Plusieurs arguments en défaveur de la proposition ont été avancés dans l’hémicycle. Pour certains, l’Union ne devrait pas légiférer sur un sujet aussi sensible que la reconnaissance des filiations. L’eurodéputé du groupe Patriotes pour l’Europe (PfE) Schaller-Baross a avancé que l’Union « ne doit pas se mêler de cela », et qu’elle « ne doit pas outrepasser ses compétences ». Pour d’autres, reconnaître la filiation d’enfant né d’une gestation pour autrui ou de parents homosexuels reviendrait « à imposer une idéologie arc-en-ciel », d’après les mots de l’eurodéputé polonais Wisniewska du groupe des conservateurs et réformistes européens (CRE).
A cela, l’eurodéputé Lopez Aguilar du groupe des socialistes démocrates (S&D) répond que « les pseudos arguments politiques sont des préjugés idéologiques », avant d’affirmer qu’il est essentiel « de protéger l’intérêt supérieur de l’enfant ». Dans la même idée, pour l’eurodéputé Walsh, membre du parti populaire européen (PPE), il est nécessaire que la législation offre clarté, prévisibilité et certitude.
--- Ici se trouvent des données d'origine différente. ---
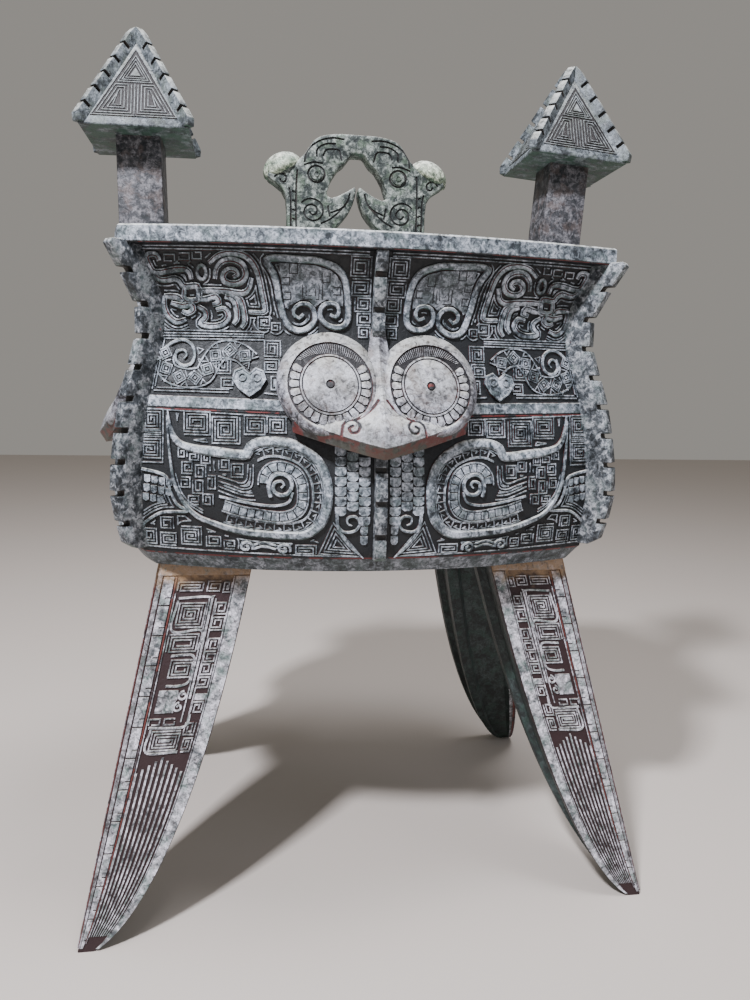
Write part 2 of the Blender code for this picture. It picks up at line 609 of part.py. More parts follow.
def post_and_cap(foot_x, lean_degrees):
    """A square post on the rim with a notched pyramid on top."""
    side = math.copysign(1, foot_x)
    matrix = lean(foot_x, lean_degrees)
    upright = Matrix.Identity(4)
    half_x, half_y = POST_WIDTH / 2, POST_DEPTH / 2
    loft("post", [box_ring(foot_x, half_x, half_y, THROAT_Z + POST_FOOT_GAP, upright),
                  box_ring(foot_x, half_x, half_y, RIM_TOP_Z + POST_KNEE, upright),
                  box_ring(foot_x, half_x * POST_TAPER, half_y * POST_TAPER, CAP_Z + POST_ROOT, matrix)])
    inner_x = abs(foot_x) - half_x
    wall_x = half_width(THROAT_Z) + SIDE_BULGE_SHARE * bulge(THROAT_Z) - WALL / 2
    low_z = THROAT_Z - BRACKET_DROP
    low_x = half_width(low_z) + SIDE_BULGE_SHARE * bulge(low_z) - WALL / 2
    half_bracket = half_y * BRACKET_SHARE
    half_foot = half_bracket * BRACKET_FOOT_SHARE
    loft("post_bracket", [
        box_ring(side * (low_x - BRACKET_FOOT), BRACKET_FOOT, half_foot, low_z, upright),
        box_ring(side * (inner_x + wall_x) / 2, (wall_x - inner_x) / 2, half_bracket, THROAT_Z + BRACKET_ROOT,
                 upright)])
    loft("cap", [box_ring(foot_x, CAP_HALF_WIDTH, CAP_HALF_DEPTH, CAP_Z, matrix),
                 box_ring(foot_x, CAP_HALF_WIDTH, CAP_HALF_DEPTH, CAP_Z + CAP_EDGE, matrix),
                 box_ring(foot_x, CAP_POINT, CAP_POINT, CAP_Z + CAP_HEIGHT, matrix)])
    half_diagonal = math.hypot(CAP_HALF_WIDTH, CAP_HALF_DEPTH)
    slope = Vector((-half_diagonal, CAP_HEIGHT)).normalized()
    outward = Vector((slope.y, -slope.x))
    base = Vector((half_diagonal, CAP_Z))
    crown = (CAP_TOP_Z - CAP_CROWN - CAP_Z - outward.y * CAP_FLANGE_REACH) / slope.y

    def edge(t):
        return base + outward * CAP_FLANGE_REACH + slope * t

    def inward(t):
        return -outward

    slope_points = [tuple(base + Vector((-CAP_FLANGE_REACH, CAP_EDGE)))]
    slope_points.append(tuple(base + outward * CAP_FLANGE_REACH * CAP_SHOULDER_SHARE))
    slope_points.append(tuple(edge(CAP_FLANGE_CUT)))
    slope_points += notched_edge(CAP_PLAIN_FOOT, crown - CAP_PLAIN_TOP, edge, inward, CAP_NOTCHES,
                                 NOTCH_DEPTH)
    crown_edge = edge(crown)
    slope_points += [tuple(crown_edge), (crown_edge.x * CAP_CROWN_SHARE, CAP_TOP_Z)]
    outline = slope_points + [(-along, up) for along, up in reversed(slope_points)]
    unit_x, unit_y = CAP_HALF_WIDTH / half_diagonal, CAP_HALF_DEPTH / half_diagonal
    for turn in (-1, 1):
        def place(along, up, across):
            x = along * unit_x - across * unit_y * turn
            y = turn * along * unit_y + across * unit_x
            return matrix @ Vector((foot_x + x, y, up))
        plate("cap_flange", outline, place, CAP_FLANGE_THICKNESS)


def handle():
    """The beast-headed handle on the back, a C in the plane of the vessel's depth."""
    rings = []
    middle_z, half_z = (HANDLE_TOP_Z + HANDLE_FOOT_Z) / 2, (HANDLE_TOP_Z - HANDLE_FOOT_Z) / 2
    root_y = half_width(middle_z) - DEPTH_LESS + bulge(middle_z) - WALL / 2
    reach = HANDLE_REACH_Y - HANDLE_THICKNESS / 2 - root_y
    for i in range(HANDLE_STEPS + 1):
        angle = math.pi * (i / HANDLE_STEPS - 0.5)
        bow = abs(math.cos(angle))**HANDLE_BOW
        centre = Vector((0, root_y + reach * bow, middle_z - half_z * math.sin(angle)))
        turn = Matrix.Rotation(-angle * HANDLE_TURN, 4, "X")
        ring = []
        for x, y in HANDLE_SECTION:
            offset = Vector((x * HANDLE_WIDTH / 2, y * HANDLE_THICKNESS / 2, 0))
            ring.append(centre + turn @ offset)
        rings.append(ring)
    loft("handle", rings)
    head_z = HANDLE_TOP_Z - HANDLE_THICKNESS * HEAD_DROP_SHARE
    wall_y = half_width(head_z) - DEPTH_LESS + bulge(head_z) - WALL / 2
    head_rings = []
    for y, scale in HEAD_LEVELS:
        ring = []
        for i in range(HEAD_SIDES):
            angle = 2 * math.pi * (i + 0.5) / HEAD_SIDES
            ring.append((HANDLE_HEAD * scale * math.cos(angle), wall_y + y,
                         head_z + HANDLE_HEAD * HEAD_FLATNESS * scale * math.sin(angle)))
        head_rings.append(ring)
    loft("handle_head", head_rings)
    for sign in (-1, 1):
        horn_rings = []
        for along, size in HEAD_HORN_LEVELS:
            x, y, z = (foot + run * along for foot, run in zip(HEAD_HORN_FOOT, HEAD_HORN_RUN))
            half = HEAD_HORN_WIDTH / 2 * size
            horn_rings.append([(sign * x + i * half, wall_y + y + j * half, head_z + z - sign * i * half / 2)
                               for i, j in ((-1, -1), (1, -1), (1, 1), (-1, 1))])
        loft("handle_horn", horn_rings)


def lid_plate():
    """The lid: a low hipped plate that drops on the ledge inside the rim."""
    seat_z = RIM_TOP_Z - LEDGE_DROP + SEAT_GAP
    half = RIM_HALF - LIP_WIDTH - LID_CLEARANCE
    top_z = seat_z + LID_THICKNESS
    inner_half = half - LID_BORDER
    crown_half = (half + DEPTH_LESS) / 2
    rings = [plan_ring(seat_z, half, RIM_BULGE), plan_ring(top_z, half, RIM_BULGE),
             plan_ring(top_z + LID_RISE * 0.5, inner_half, RIM_BULGE),
             plan_ring(top_z + LID_RISE, crown_half, RIM_BULGE * 0.4)]
    return loft("lid", rings, PARTS, LID_BRONZE)


def bird_outline():
    """The pair of birds: mirrored halves that join in the arch over their heads."""
    right = [(x, RIM_TOP_Z + up) for x, up in BIRD_INNER + BIRD_OUTER]
    return right + [(-x, z) for x, z in reversed(right)]


def birds():
    """The knob, with round eyes, curled cheeks and a bun-shaped crest on each bird."""
    def place(along, up, side):
        return (BIRDS_X + along, side, up)

    plate("birds", bird_outline(), place, BIRD_THICKNESS, LID_CASTINGS, LID_BRONZE)
    for sign in (-1, 1):
        for (x, up), radius in ((BIRD_EYE, BIRD_EYE_RADIUS), (CHEEK_SPIRAL, CHEEK_RADIUS)):
            disc = []
            for i in range(BIRD_DISC_SIDES):
                angle = 2 * math.pi * (i + 0.5) / BIRD_DISC_SIDES
                disc.append((sign * x + radius * math.cos(angle), RIM_TOP_Z + up + radius * math.sin(angle)))
            plate("bird_disc", disc, place, BIRD_THICKNESS + 2 * BIRD_EYE_HEIGHT, LID_CASTINGS, LID_BRONZE)
        mesh = bmesh.new()
        bmesh.ops.create_uvsphere(mesh, u_segments=12, v_segments=8, radius=BUN_RADIUS)
        size = Matrix.Diagonal((*BUN_STRETCH, 1))
        turn = Matrix.Rotation(math.radians(sign * BUN_TILT), 4, "Y")
        bmesh.ops.transform(mesh, matrix=turn @ size, verts=mesh.verts)
        bun = add_mesh("bird_crest", mesh, LID_BRONZE, LID_CASTINGS)
        bun.location = (BIRDS_X + sign * BIRD_BUN[0], 0, RIM_TOP_Z + BIRD_BUN[1])


def post_notches():
    """Cutters for the lid's two notches, which clear the posts."""
    cutters = []
    for foot_x in (LEFT_POST_X, RIGHT_POST_X):
        gap = LID_CLEARANCE * 2
        shift = math.copysign(NOTCH_OVERRUN / 2, foot_x)
        heights = (RIM_TOP_Z - NOTCH_OVERRUN, RIM_TOP_Z + NOTCH_OVERRUN)
        rings = [box_ring(foot_x + shift, (POST_WIDTH + NOTCH_OVERRUN) / 2 + gap, POST_DEPTH / 2 + gap, z,
                          Matrix.Identity(4)) for z in heights]
        cutters.append(loft("post_notch", rings, LID_CUTTERS, LID_BRONZE))
    return cutters


def join(target, collection):
    """Unites a piece with every casting in a collection."""
    union = target.modifiers.new("castings", "BOOLEAN")
    union.operation = "UNION"
    union.operand_type = "COLLECTION"
    union.collection = collection
    union.solver = "EXACT"


def tidy(target):
    """Merges the faces that lie in one plane and splits the rest into triangles."""
    flat = target.modifiers.new("flat_faces", "DECIMATE")
    flat.decimate_type = "DISSOLVE"
    flat.angle_limit = math.radians(0.5)
    split = target.modifiers.new("triangles", "TRIANGULATE")
    split.quad_method = "BEAUTY"
    split.ngon_method = "BEAUTY"


vessel = body_shell()
corner_flanges()
for wall in (FRONT, LEFT, RIGHT):
    middle_flange(wall, BASE_Z - MIDDLE_ROOT / 2, BEAK_TIP_Z + MIDDLE_ROOT, LOWER_NOTCHES)
    middle_flange(wall, BEAK_TOP_Z - MIDDLE_ROOT, THROAT_Z + MIDDLE_ROOT / 2, UPPER_NOTCHES)
    owl_share = 1 if is_wide(wall) else SIDE_OWL_SHARE
    for eye_side in (-1, 1):
        owl_eye(wall, eye_side, owl_share)
    owl_beak(wall, owl_share)
for wall in (FRONT, RIGHT, BACK, LEFT):
    wall_relief(wall)
for foot_place, leg_width in ((FRONT_LEFT_FOOT, FRONT_LEFT_WIDTH), (FRONT_RIGHT_FOOT, FRONT_RIGHT_WIDTH),
                              (BACK_RIGHT_FOOT, BACK_WIDTH), (BACK_LEFT_FOOT, BACK_WIDTH)):
    leg(foot_place, leg_width)
post_and_cap(LEFT_POST_X, LEFT_POST_LEAN)
post_and_cap(RIGHT_POST_X, RIGHT_POST_LEAN)
handle()
join(vessel, CASTINGS)
tidy(vessel)

lid = lid_plate()
for cutter in post_notches():
    cut = lid.modifiers.new("post_notch", "BOOLEAN")
    cut.operation = "DIFFERENCE"
    cut.object = cutter
    cut.solver = "EXACT"
birds()
join(lid, LID_CASTINGS)
tidy(lid)
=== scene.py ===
"""A bronze wine vessel of rectangular plan, with owl faces, notched flanges and a loose lid.

The script follows the object as it is put together: the camera and light, the
walls, the relief on them, the owl masks, flanges, legs, posts, handle and lid.
"""
import math

import bmesh
import bpy
import numpy as np
from mathutils import Matrix, Vector


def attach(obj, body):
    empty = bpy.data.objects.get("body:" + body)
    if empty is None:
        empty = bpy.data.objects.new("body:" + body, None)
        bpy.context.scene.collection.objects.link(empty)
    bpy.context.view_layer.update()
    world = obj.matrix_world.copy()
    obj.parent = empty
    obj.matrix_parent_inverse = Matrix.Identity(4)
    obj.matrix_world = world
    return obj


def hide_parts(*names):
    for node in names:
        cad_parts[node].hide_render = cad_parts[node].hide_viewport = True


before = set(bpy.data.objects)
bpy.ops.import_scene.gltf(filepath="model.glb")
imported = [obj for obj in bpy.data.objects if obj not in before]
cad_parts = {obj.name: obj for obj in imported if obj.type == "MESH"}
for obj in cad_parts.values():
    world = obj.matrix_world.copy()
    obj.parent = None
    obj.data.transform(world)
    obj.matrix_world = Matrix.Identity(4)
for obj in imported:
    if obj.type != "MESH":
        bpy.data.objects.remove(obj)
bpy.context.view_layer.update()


# Camera, floor and light
# The vessel is seen from a little above the rim, turned slightly to its left.
CAMERA_PLACE = Vector((-0.08753, -0.67900, 0.38949))
CAMERA_YAW = math.radians(8.915)
CAMERA_PITCH = math.radians(7.809)
CAMERA_ROLL = math.radians(1.160)
FOCAL_PIXELS = 784.2
IMAGE_HEIGHT = 1000
SENSOR = 36.0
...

Bien plus qu’une question juridique, il s’agit là « d’une affaire humaine », selon elle.
Une proposition vouée à l’échec ?
Outre les débats entre les eurodéputés, l’objet de l’échange était aussi pour le rapporteur du groupe Renew Europe Ilhan Kyuchyuk de poser des questions à la Commission et au Conseil sur ce texte qui souffre d’une paralysie.
Il a notamment questionné la Commission sur la place qu’elle occupe dans les négociations entre les États membres. À cela, le commissaire Hansen a affirmé que l’institution tente de faciliter le dialogue entre les États, et qu’elle défend « la continuité du statut de parentalité dans tous les États membres ». D’autre part, le rapporteur a demandé au Conseil de l’Union européenne si ce dernier envisage un mécanisme de coopération renforcée, à défaut de l’obtention de l’unanimité. La coopération renforcée est un mécanisme prévu par l’article 20 du traité sur l’Union européenne, selon lequel neuf États membres au minimum établissent une coopération ensemble. Les États qui ne sont pas partis à la coopération, ne sont pas liés par celle-ci, sauf s’ils décident de la rejoindre ultérieurement. Pour autant, aucune réponse n’a été donnée au rapporteur, puisque le Conseil ne s’est pas présenté, pouvant laisser penser qu’il ne s’agit pas de l’une de ses priorités. En outre, il semble qu’en l’espèce, le mécanisme de la coopération renforcée ne réglerait pas le problème. En effet, les États qui y sont réfractaires sont ceux qui refusent la reconnaissance mutuelle de certains modes de parentalité. Dès lors, s’ils ne prennent pas part à la coopération renforcée, le texte serait inefficace en ce qu’il ne s’appliquerait qu’à des États qui reconnaissent déjà toutes les formes de filiation.